Billboard’s charts of albums and singles, published in their current form since the 1950s, are the last word in music rankings. But has the magazine’s methodology kept pace with changes in technology and music consumption?
This week BigChampagne, a company that tracks online media, announced the Ultimate Chart, a challenger that it says measures music’s popularity more fully by counting not only sales and airplay (as Billboard does) but also online streams and an array of social-networking services.
“We’re rewriting the top of the charts for the new music business and enlisting the help of its chief architects to surface the most popular music that the charts have overlooked,” Eric Garland, BigChampagne’s chief executive, said in a statement on Tuesday after announcing the chart at the New Music Seminar industry conference in New York.
BigChampagne has long been the music industry’s go-to source for information about unauthorized file sharing. But the company has said that the Ultimate Chart will measure only legitimate services, like YouTube, MySpace, Last.fm, Twitter and Facebook.
Supplanting Billboard’s chart authority would be a difficult task for any new media-measurement service. But BigChampagne’s announcement taps into a common frustration in the music industry about how success can be measured at a time when streaming, ring tones and licensing for television commercials may have a bigger effect on the bottom line than record sales do.
And while rankings proliferate all over the Internet — on iTunes’ list of its top downloads, for example, and smaller services like Next Big Sound, which monitors bands’ Web presence — no one has pulled them all together.
“We need to be informed and have insight into all forms of data that isn’t being tracked by any one entity,” said Tom Corson, general manager of the RCA Music Group. “It’s reflective of the disruption and fragmentation in this business.”
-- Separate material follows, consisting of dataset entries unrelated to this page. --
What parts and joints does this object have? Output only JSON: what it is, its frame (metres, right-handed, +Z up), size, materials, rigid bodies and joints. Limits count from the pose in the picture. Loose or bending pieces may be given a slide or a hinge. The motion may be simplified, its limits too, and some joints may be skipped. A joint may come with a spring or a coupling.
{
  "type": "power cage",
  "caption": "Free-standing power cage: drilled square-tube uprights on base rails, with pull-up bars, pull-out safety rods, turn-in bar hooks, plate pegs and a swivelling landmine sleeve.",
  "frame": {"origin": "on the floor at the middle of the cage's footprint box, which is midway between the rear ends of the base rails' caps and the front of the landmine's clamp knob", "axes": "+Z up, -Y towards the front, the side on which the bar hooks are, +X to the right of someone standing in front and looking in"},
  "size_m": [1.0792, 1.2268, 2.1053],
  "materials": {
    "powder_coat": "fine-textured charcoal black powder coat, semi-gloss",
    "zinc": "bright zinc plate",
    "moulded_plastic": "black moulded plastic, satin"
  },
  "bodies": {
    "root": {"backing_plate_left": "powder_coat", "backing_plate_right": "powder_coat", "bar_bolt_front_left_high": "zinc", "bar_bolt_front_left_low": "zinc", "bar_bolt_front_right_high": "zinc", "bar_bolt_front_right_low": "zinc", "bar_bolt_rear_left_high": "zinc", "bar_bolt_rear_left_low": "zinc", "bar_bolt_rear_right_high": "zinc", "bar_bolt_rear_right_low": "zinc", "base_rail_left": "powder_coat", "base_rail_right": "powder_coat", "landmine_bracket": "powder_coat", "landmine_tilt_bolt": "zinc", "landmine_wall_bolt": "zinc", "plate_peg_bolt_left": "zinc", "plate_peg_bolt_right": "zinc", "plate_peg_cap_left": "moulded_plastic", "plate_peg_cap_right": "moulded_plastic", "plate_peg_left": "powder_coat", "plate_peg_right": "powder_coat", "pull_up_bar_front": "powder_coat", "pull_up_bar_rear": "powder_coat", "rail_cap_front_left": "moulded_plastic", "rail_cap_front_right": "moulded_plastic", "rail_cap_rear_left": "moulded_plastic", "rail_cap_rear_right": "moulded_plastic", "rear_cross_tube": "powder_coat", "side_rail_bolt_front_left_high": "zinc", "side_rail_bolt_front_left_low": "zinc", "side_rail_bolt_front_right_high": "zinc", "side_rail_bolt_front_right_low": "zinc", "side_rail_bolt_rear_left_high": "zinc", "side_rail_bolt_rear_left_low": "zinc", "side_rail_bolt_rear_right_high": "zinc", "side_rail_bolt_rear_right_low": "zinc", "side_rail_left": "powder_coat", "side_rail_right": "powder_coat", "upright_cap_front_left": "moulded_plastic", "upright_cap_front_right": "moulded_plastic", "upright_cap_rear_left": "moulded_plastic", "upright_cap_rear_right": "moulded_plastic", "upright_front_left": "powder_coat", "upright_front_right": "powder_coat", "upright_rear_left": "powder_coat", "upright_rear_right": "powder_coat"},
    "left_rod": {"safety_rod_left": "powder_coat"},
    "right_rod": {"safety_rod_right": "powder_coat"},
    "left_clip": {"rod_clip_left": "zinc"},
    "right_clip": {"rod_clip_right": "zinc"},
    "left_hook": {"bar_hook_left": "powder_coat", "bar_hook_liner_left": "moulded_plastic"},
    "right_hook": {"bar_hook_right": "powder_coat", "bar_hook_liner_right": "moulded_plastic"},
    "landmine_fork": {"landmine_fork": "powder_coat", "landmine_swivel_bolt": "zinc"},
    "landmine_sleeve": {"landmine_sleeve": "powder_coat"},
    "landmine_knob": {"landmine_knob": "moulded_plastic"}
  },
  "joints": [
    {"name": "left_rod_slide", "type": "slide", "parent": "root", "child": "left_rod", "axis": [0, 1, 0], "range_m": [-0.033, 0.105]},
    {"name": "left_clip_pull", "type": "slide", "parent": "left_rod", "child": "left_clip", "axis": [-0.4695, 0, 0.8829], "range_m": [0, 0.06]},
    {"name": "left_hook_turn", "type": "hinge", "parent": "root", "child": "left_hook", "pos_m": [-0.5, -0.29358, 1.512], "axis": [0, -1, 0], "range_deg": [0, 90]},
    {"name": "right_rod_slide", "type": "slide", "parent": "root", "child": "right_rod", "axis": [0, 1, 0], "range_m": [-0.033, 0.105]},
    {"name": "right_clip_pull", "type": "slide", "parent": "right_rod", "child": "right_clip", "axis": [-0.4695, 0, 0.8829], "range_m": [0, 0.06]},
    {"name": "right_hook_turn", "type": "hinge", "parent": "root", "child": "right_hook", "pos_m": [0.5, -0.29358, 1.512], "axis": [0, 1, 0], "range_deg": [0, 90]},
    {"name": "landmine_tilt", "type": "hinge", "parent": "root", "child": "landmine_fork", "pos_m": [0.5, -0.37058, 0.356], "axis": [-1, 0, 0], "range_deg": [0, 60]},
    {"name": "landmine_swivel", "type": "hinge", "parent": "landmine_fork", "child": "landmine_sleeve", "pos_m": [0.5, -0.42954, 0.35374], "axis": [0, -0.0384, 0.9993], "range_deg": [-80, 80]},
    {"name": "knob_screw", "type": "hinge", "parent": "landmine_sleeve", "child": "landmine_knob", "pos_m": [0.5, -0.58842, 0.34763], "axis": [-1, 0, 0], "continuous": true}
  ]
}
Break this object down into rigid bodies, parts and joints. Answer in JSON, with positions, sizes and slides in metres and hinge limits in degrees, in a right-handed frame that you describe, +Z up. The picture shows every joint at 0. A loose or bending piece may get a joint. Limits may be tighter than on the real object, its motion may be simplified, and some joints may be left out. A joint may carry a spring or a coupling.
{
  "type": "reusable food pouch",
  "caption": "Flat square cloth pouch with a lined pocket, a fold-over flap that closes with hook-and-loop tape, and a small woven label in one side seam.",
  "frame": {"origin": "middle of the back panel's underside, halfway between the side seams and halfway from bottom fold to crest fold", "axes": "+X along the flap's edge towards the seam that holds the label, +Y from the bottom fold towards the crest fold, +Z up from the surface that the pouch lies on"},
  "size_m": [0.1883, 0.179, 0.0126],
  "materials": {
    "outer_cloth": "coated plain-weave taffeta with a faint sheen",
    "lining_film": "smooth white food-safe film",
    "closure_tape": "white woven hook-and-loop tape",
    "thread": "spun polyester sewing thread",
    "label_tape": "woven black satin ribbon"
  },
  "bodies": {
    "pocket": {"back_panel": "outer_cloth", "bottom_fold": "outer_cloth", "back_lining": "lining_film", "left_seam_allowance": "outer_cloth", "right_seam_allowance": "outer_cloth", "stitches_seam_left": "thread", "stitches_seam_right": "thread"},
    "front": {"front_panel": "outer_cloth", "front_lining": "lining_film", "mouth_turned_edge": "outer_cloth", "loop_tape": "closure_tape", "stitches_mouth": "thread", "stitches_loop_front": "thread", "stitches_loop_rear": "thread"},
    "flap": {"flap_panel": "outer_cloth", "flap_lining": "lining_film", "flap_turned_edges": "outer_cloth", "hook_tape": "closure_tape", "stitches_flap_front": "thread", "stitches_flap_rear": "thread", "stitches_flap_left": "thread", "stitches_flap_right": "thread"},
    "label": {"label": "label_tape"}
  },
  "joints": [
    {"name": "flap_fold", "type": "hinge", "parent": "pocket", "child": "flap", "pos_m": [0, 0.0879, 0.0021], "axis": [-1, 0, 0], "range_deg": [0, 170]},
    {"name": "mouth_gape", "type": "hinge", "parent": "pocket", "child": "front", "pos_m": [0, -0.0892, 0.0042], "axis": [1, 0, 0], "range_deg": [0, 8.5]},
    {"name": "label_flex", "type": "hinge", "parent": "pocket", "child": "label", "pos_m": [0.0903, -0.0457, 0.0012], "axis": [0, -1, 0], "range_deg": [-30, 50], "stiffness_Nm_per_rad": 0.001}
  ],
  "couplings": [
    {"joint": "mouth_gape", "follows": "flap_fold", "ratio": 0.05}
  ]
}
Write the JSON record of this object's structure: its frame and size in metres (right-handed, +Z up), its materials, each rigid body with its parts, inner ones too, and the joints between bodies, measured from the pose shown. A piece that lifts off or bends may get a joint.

The first Ultimate Chart, covering singles, was released on Tuesday. And aside from the top two slots, it differs significantly from Billboard’s comparable chart, the Hot 100.
For the week that ended July 11, Billboard’s Hot 100 had Katy Perry’s “California Gurls” at No. 1 and Eminem’s “Love the Way You Lie” at No. 2. The Ultimate Chart, measuring the week to July 13, had those songs in reverse order. But No. 3 on the Ultimate Chart — Shakira’s World Cup song, “Waka Waka (This Time for Africa)” — is a distant No. 39 on Billboard; the Ultimate’s No. 4, Eminem’s “Not Afraid,” is No. 11.
The most notable disparity is Justin Bieber’s “Baby,” which is No. 5 on the Ultimate Chart; on the Hot 100, the song peaked at No. 5 in February, but fell off the chart entirely in June.
That would seem to indicate the continued popularity of the song — or at least of Mr. Bieber — on social-media networks even if downloads and radio play have cooled. For artists and record companies, that extra attention can mean the difference between a blip and a long-lasting hit.
Billboard’s chart managers declined to comment for this article, but over the years the magazine has often tweaked its algorithms to reflect changes in the marketplace.
Three years ago, for example, it added two sources for the Hot 100 in addition to its longstanding reliance on sales and airplay: AOL and Yahoo’s streaming services.